Estimation of Air Quality Parameters using Lightweight Machine Learning on Low-cost Edge-IoT Architectures

The vast increase in connected Internet of Things (IoT) devices have revolutionised how data are processed. This fact, coupled with the current trend from cloud to edge computing paradigms, has resulted in the need for efficient and reliable data processing near to data sources using resource-constrained devices. In this article, low-cost edge-IoT architectures are implemented to deploy lightweight Machine Learning (ML) models for air quality estimation, such as Polynomial Regression and Artificial Neural Networks (ANN). ML models are deployed in wireless centralised and distributed parallel architectures with common modules such as sensor fusion for luminosity, temperature, humidity, CO2, and other gases.
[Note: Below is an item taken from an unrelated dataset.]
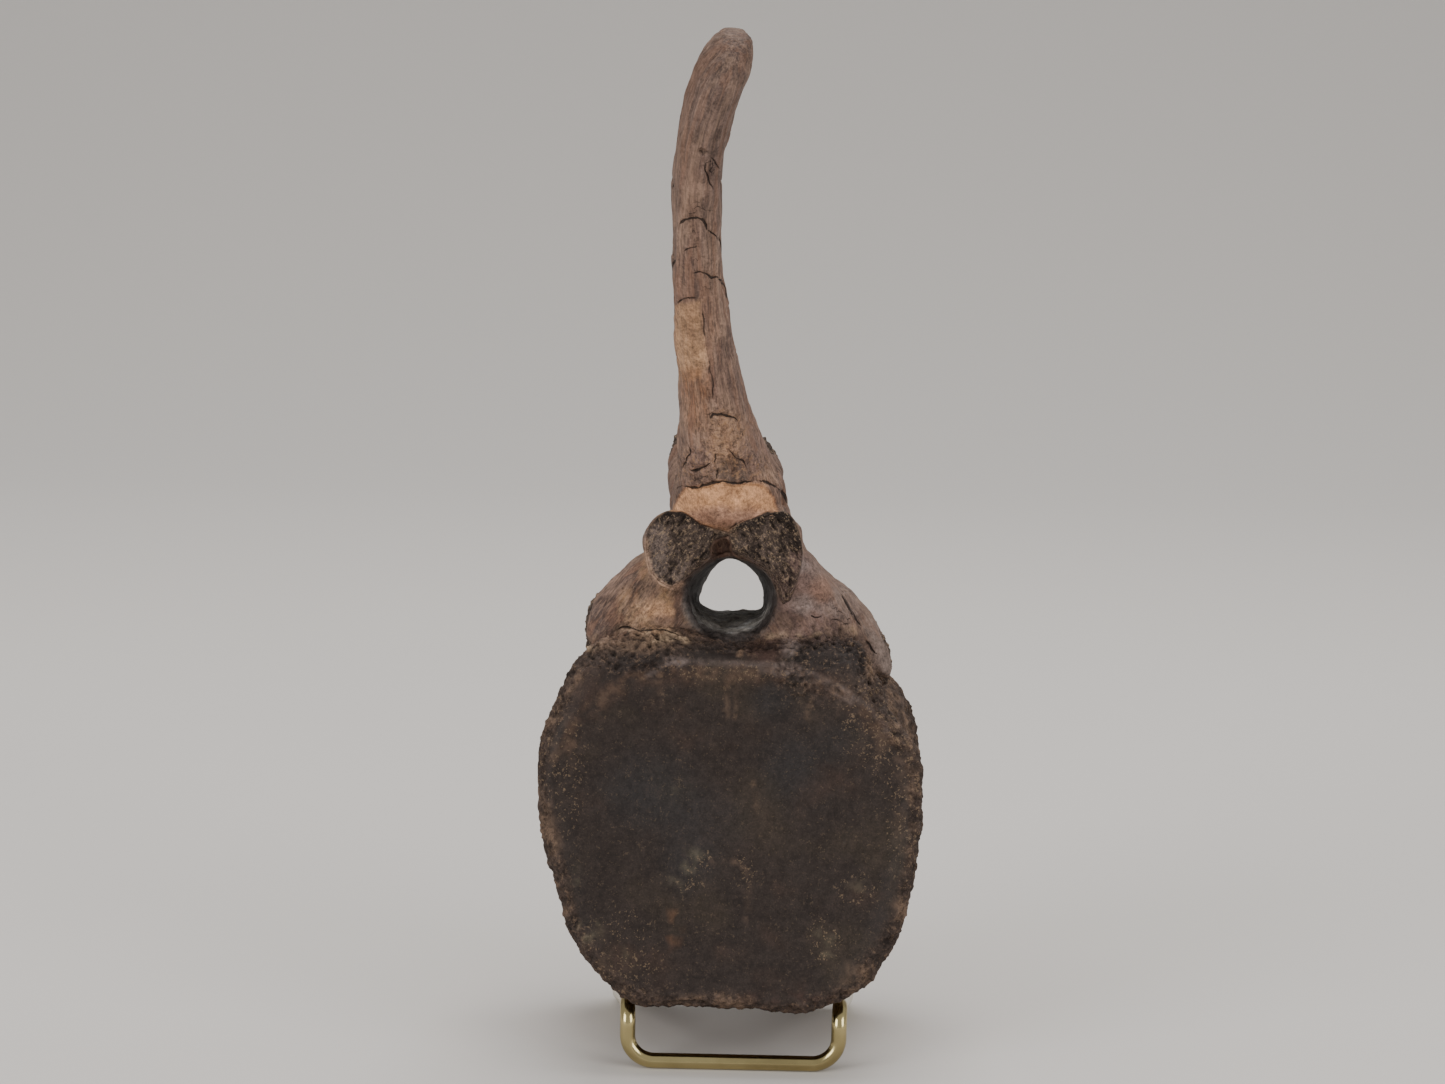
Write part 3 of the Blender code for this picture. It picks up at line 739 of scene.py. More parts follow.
# Cracks of the spine and arch, as pixels along each, with its half width in pixels
CRACKS = (
    (0.75, ((697, 147), (702, 152), (704, 160), (706, 172), (710, 184), (716, 193))),
    (0.75, ((707, 154), (713, 160), (720, 170))),
    (0.5, ((690, 208), (692, 204), (697, 202), (702, 204))),
    (2.1, ((679, 224), (684, 220), (690, 218), (697, 217), (702, 219), (706, 226), (707, 231))),
    (1.5, ((707, 230), (713, 233), (719, 239), (722, 246), (723, 255))),
    (0.9, ((684, 251), (690, 248), (698, 246))),
    (1.6, ((692, 274), (699, 272), (706, 273), (711, 277), (717, 277), (721, 281), (725, 287), (728, 300))),
    (1.4, ((671, 268), (674, 263), (677, 258))),
    (0.9, ((677, 304), (681, 300), (688, 298), (698, 298))),
    (0.8, ((702, 300), (703, 315), (704, 333), (707, 350), (710, 368), (713, 386), (712, 400), (711, 411))),
    (1.6, ((710, 420), (713, 415), (720, 414), (728, 416), (734, 418), (739, 422))),
    (1.3, ((686, 440), (691, 450), (687, 460), (682, 470))),
    (2.0, ((690, 470), (697, 470), (703, 467), (711, 463))),
    (1.0, ((716, 452), (714, 462), (718, 472), (716, 480))),
    (0.9, ((728, 448), (734, 456), (744, 462), (750, 472))),
    (1.2, ((674, 490), (681, 486), (690, 487), (699, 488), (704, 485), (714, 483), (722, 481),
           (734, 484), (744, 482), (757, 480))),
    (1.7, ((757, 480), (765, 482), (773, 485), (779, 489))),
    (3.0, ((777, 487), (784, 495), (789, 505))),
    (2.0, ((841, 593), (846, 603), (852, 612), (861, 628))),
    (1.2, ((866, 640), (870, 645), (875, 654))),
    (1.0, ((613, 631), (620, 628), (630, 627), (638, 631), (648, 630), (660, 629), (672, 632),
           (682, 636))),
    (0.6, ((810, 615), (817, 618), (823, 616))),
    (0.6, ((829, 621), (836, 619), (844, 624), (852, 624))),
)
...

The centralised architecture uses a Graphic Processing Unit (GPU) and the Message Queuing Telemetry Transport (MQTT) protocol, but low-performance processing devices and the Message Passing Interface (MPI) protocol are used in the distributed one. The training and testing of models are attained with appropriate datasets obtained from multiple peak, step, and transient test cases for each air quality parameter. The results for temperature forecasting, and similar ones for other parameters, supports that the distributed parallel architecture could achieve a slightly better estimation metrics and a better performance in power consumption compared to the centralised architecture despite using low-cost general purpose devices.